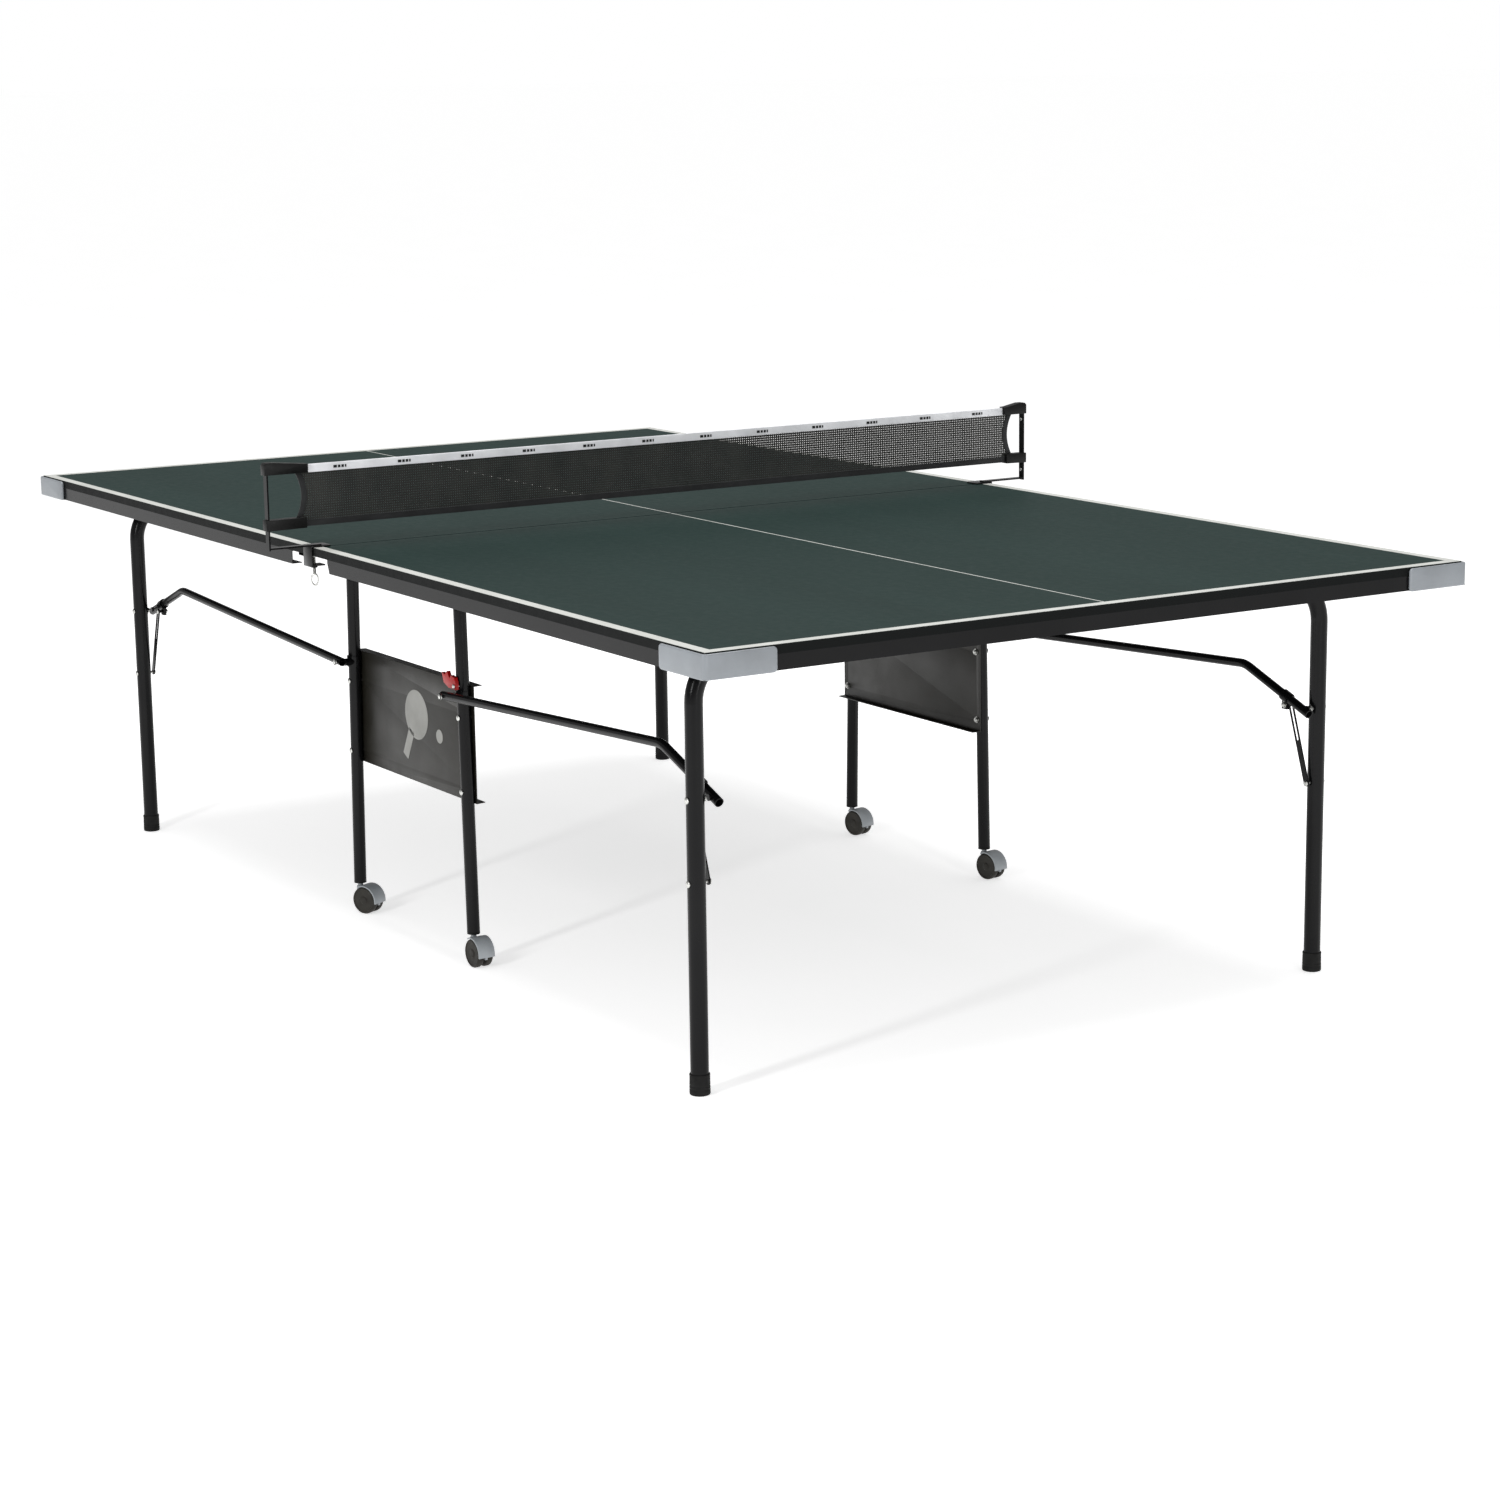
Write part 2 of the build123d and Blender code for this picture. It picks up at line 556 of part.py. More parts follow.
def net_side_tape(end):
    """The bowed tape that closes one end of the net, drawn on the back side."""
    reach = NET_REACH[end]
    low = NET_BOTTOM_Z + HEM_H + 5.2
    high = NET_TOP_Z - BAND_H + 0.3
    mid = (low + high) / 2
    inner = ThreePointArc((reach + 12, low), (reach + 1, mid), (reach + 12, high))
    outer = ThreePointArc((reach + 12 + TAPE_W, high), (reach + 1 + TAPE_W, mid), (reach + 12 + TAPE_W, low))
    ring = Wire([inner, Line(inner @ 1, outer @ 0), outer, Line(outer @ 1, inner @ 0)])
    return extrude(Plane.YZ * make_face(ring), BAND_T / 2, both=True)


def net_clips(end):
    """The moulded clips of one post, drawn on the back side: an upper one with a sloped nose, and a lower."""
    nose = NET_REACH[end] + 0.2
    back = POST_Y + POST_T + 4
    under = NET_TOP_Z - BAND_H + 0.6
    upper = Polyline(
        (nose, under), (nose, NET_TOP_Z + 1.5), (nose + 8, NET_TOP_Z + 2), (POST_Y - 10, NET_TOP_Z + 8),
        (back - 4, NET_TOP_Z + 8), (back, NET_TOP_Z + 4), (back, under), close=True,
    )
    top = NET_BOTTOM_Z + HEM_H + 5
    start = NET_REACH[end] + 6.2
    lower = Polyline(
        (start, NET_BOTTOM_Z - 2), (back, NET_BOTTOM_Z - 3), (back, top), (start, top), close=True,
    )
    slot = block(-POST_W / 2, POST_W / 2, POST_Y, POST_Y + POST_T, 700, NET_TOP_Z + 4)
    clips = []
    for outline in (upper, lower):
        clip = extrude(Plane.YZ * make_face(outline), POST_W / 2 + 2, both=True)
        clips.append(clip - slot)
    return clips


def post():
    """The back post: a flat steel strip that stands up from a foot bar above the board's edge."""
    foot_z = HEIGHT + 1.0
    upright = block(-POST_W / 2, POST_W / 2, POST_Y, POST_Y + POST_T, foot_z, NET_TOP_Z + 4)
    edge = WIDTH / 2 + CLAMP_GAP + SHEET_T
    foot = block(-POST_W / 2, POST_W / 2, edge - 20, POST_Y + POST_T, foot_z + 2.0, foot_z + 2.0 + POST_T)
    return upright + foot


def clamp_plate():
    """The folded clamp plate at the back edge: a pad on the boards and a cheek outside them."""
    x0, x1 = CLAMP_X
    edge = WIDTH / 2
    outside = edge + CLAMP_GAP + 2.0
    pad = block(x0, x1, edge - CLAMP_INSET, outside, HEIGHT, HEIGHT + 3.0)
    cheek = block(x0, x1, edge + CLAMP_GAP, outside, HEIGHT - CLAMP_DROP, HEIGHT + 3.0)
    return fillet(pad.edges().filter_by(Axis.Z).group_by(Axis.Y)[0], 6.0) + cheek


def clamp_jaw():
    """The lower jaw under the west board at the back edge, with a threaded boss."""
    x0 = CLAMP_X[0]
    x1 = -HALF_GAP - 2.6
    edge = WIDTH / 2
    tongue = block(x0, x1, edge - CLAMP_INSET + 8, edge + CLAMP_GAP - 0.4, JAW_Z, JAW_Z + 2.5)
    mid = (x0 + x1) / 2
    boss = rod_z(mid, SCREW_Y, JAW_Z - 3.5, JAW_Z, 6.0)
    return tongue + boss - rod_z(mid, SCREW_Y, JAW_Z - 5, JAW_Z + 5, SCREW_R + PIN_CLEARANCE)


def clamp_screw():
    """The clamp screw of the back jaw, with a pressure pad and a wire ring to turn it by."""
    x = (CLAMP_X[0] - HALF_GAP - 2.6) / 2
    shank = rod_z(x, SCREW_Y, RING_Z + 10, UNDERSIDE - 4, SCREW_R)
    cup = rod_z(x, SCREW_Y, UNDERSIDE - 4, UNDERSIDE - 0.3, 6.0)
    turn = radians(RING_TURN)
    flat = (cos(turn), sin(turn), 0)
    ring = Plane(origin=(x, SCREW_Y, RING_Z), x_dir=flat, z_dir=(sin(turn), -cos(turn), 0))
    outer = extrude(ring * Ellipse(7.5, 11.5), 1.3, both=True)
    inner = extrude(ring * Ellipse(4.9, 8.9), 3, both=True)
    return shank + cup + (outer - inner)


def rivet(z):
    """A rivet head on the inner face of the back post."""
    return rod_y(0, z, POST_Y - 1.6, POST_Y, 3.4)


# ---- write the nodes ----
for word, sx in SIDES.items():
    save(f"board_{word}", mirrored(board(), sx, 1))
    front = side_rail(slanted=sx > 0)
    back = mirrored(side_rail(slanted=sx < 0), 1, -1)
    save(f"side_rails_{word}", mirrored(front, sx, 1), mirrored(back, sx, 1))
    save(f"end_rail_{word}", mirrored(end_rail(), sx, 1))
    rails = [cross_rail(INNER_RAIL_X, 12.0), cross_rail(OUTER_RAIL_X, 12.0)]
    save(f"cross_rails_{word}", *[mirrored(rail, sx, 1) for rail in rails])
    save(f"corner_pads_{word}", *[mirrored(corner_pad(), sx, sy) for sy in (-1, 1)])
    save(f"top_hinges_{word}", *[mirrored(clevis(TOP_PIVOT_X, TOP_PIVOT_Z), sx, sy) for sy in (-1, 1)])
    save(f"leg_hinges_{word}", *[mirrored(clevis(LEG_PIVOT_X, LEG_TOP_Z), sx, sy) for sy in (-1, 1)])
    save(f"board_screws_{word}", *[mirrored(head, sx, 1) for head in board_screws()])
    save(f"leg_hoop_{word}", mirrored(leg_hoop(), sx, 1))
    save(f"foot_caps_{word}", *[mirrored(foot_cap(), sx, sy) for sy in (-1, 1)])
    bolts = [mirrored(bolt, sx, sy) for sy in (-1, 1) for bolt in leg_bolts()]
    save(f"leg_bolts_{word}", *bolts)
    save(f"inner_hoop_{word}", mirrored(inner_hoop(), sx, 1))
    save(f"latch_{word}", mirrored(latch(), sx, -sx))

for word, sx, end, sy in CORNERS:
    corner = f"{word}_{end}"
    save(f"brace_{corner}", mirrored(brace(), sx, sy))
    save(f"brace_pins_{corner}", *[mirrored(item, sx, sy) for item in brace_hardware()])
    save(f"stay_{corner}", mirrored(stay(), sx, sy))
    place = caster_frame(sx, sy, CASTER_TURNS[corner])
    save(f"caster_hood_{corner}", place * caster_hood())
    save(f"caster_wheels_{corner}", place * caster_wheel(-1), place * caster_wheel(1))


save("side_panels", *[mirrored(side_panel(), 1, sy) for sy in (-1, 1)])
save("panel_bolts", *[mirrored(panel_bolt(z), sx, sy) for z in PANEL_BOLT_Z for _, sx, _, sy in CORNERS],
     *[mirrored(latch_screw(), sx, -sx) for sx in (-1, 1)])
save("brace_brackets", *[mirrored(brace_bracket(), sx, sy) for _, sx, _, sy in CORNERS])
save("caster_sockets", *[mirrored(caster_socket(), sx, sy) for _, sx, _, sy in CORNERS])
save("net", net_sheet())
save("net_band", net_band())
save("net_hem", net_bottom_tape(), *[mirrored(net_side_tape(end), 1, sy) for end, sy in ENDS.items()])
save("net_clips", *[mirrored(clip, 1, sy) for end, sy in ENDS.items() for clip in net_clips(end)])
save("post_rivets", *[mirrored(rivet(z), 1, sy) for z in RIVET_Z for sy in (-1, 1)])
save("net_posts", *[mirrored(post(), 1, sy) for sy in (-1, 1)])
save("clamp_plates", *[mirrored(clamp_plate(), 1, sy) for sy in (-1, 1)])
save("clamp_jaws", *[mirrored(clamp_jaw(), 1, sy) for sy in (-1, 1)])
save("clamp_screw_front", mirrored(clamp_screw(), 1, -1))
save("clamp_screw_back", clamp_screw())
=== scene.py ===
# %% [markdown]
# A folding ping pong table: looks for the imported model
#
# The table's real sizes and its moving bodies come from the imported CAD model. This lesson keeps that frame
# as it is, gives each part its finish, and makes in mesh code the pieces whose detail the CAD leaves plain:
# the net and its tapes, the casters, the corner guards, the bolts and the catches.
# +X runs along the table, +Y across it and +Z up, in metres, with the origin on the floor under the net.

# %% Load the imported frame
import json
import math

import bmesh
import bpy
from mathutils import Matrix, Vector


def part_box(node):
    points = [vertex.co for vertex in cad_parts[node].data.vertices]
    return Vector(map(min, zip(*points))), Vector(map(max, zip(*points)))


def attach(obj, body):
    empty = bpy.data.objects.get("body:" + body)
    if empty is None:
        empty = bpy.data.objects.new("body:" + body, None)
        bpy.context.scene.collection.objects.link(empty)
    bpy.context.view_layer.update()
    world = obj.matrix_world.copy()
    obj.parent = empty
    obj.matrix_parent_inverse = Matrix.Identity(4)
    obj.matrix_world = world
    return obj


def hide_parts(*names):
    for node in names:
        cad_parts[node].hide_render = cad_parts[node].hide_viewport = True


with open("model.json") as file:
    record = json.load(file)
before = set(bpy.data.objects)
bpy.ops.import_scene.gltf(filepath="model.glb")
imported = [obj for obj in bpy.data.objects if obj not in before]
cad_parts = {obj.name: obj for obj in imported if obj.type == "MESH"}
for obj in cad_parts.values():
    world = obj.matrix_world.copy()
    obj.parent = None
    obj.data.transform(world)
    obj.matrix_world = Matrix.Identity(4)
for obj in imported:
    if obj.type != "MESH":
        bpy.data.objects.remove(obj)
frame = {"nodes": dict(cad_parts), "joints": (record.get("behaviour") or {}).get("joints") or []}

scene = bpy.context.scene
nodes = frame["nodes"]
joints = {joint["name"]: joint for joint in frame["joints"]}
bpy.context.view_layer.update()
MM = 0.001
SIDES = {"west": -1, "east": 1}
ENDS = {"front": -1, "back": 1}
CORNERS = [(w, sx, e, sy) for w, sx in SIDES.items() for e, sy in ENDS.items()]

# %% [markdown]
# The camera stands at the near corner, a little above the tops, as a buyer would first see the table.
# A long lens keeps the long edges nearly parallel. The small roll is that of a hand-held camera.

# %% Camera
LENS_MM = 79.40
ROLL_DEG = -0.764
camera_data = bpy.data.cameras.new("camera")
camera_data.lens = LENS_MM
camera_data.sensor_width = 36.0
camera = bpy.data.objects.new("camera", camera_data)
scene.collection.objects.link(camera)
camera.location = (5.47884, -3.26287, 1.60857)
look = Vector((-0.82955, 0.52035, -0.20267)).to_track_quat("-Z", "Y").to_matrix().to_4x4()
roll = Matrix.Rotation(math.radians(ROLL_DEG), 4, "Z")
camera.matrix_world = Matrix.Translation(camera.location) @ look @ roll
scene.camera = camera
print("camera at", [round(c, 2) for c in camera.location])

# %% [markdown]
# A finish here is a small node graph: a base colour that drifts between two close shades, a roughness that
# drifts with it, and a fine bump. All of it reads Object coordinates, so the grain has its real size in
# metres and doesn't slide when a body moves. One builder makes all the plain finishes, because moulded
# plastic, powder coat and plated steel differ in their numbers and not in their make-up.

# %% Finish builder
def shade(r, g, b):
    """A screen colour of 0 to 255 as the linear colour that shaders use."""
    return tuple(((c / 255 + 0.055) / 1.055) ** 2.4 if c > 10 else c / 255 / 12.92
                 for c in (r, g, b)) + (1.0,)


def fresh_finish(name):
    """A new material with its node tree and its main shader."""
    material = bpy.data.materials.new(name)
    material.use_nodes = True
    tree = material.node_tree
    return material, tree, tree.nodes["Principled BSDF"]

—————

Print exactly, and only, the lines beginning at the top of the listing and ending at the line with "return upright + foot".

- **Response**:
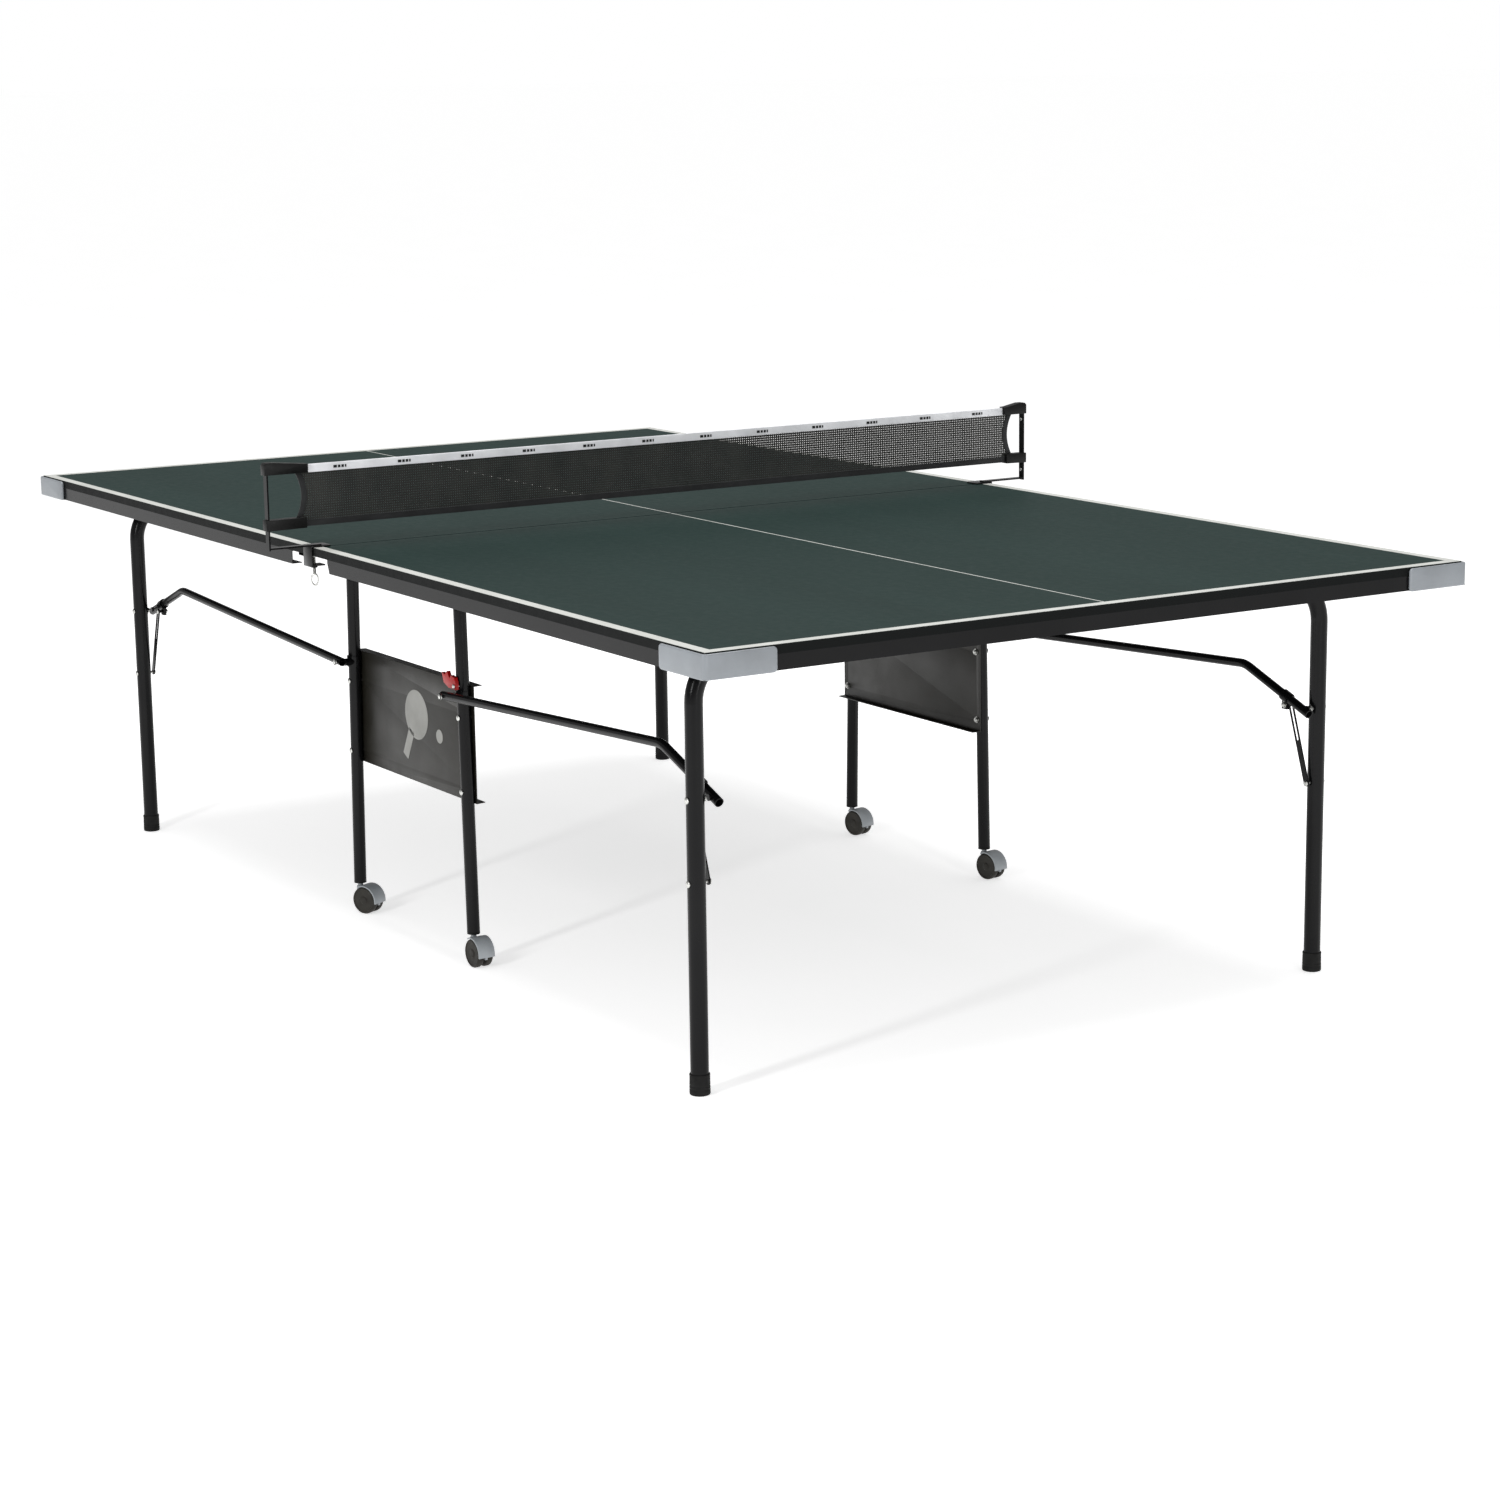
Write part 2 of the build123d and Blender code for this picture. It picks up at line 556 of part.py. More parts follow.
def net_side_tape(end):
    """The bowed tape that closes one end of the net, drawn on the back side."""
    reach = NET_REACH[end]
    low = NET_BOTTOM_Z + HEM_H + 5.2
    high = NET_TOP_Z - BAND_H + 0.3
    mid = (low + high) / 2
    inner = ThreePointArc((reach + 12, low), (reach + 1, mid), (reach + 12, high))
    outer = ThreePointArc((reach + 12 + TAPE_W, high), (reach + 1 + TAPE_W, mid), (reach + 12 + TAPE_W, low))
    ring = Wire([inner, Line(inner @ 1, outer @ 0), outer, Line(outer @ 1, inner @ 0)])
    return extrude(Plane.YZ * make_face(ring), BAND_T / 2, both=True)


def net_clips(end):
    """The moulded clips of one post, drawn on the back side: an upper one with a sloped nose, and a lower."""
    nose = NET_REACH[end] + 0.2
    back = POST_Y + POST_T + 4
    under = NET_TOP_Z - BAND_H + 0.6
    upper = Polyline(
        (nose, under), (nose, NET_TOP_Z + 1.5), (nose + 8, NET_TOP_Z + 2), (POST_Y - 10, NET_TOP_Z + 8),
        (back - 4, NET_TOP_Z + 8), (back, NET_TOP_Z + 4), (back, under), close=True,
    )
    top = NET_BOTTOM_Z + HEM_H + 5
    start = NET_REACH[end] + 6.2
    lower = Polyline(
        (start, NET_BOTTOM_Z - 2), (back, NET_BOTTOM_Z - 3), (back, top), (start, top), close=True,
    )
    slot = block(-POST_W / 2, POST_W / 2, POST_Y, POST_Y + POST_T, 700, NET_TOP_Z + 4)
    clips = []
    for outline in (upper, lower):
        clip = extrude(Plane.YZ * make_face(outline), POST_W / 2 + 2, both=True)
        clips.append(clip - slot)
    return clips


def post():
    """The back post: a flat steel strip that stands up from a foot bar above the board's edge."""
    foot_z = HEIGHT + 1.0
    upright = block(-POST_W / 2, POST_W / 2, POST_Y, POST_Y + POST_T, foot_z, NET_TOP_Z + 4)
    edge = WIDTH / 2 + CLAMP_GAP + SHEET_T
    foot = block(-POST_W / 2, POST_W / 2, edge - 20, POST_Y + POST_T, foot_z + 2.0, foot_z + 2.0 + POST_T)
    return upright + foot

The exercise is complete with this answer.